1. En las plazas de toros de primera y segunda categoría, cuando una res por su trapío y excelente comportamiento en todas las fases de la lidia, sin excepción, sea merecedora del indulto, al objeto de su utilización como semental y de preservar en su máxima pureza la raza y casta de las reses, el Presidente podrá concederlo cuando concurran las siguientes circunstancias: que sea solicitado mayoritariamente por el público, que lo solicite expresamente el diestro a quien haya correspondido la res y, por último, que muestre su conformidad el ganadero o mayoral de la ganadería a la que pertenezca.

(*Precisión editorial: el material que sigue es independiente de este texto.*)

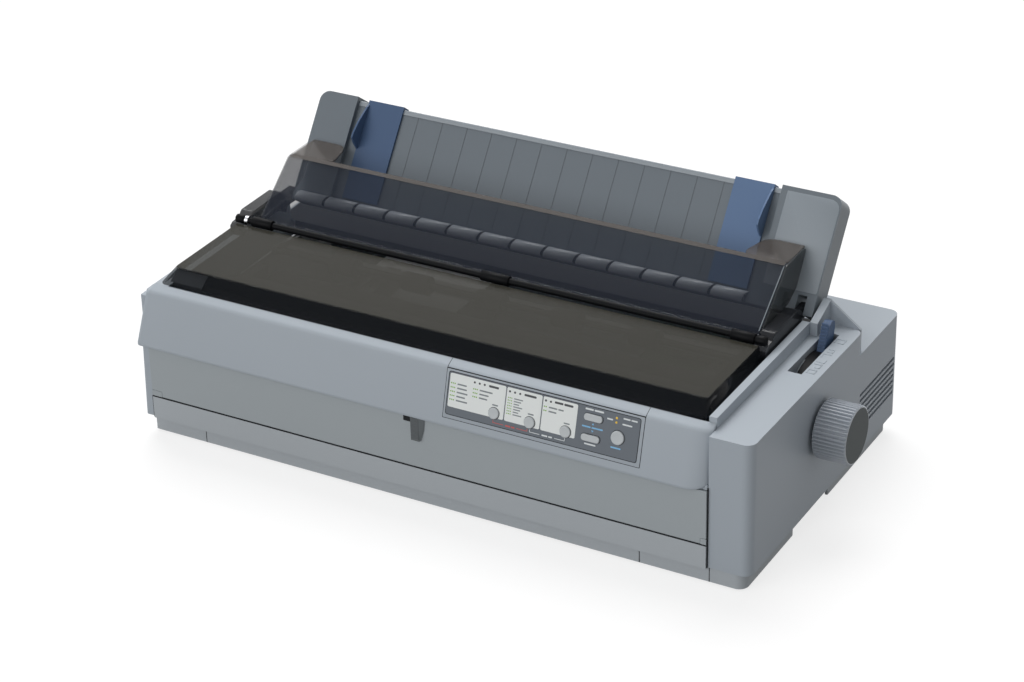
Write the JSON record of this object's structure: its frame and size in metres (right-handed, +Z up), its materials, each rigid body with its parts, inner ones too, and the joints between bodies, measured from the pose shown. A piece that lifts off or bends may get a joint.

2. Ordenado por el Presidente el indulto mediante la exhibición del pañuelo reglamentario, el matador actuante deberá, no obstante, simular la ejecución de la suerte de matar. A tal fin, utilizará una banderilla en sustitución del estoque.

3. Una vez efectuada la simulación de la suerte y clavado el arpón, se procederá a la devolución de la res a los corrales para proceder a su cura.

4. En tales casos, si el diestro fuera premiado con la concesión de una o de las dos orejas o, excepcionalmente, del rabo de la res, se simulará la entrega de dichos trofeos.

5. Cuando se hubiera indultado una res, el ganadero deberá reintegrar al empresario en la cantidad o porcentaje por ellos convenido.

Fuente: Real Decreto 145/1996, de 2 de febrero, por el que se modifica y da nueva redacción al Reglamento de Espectáculos Taurinos de España.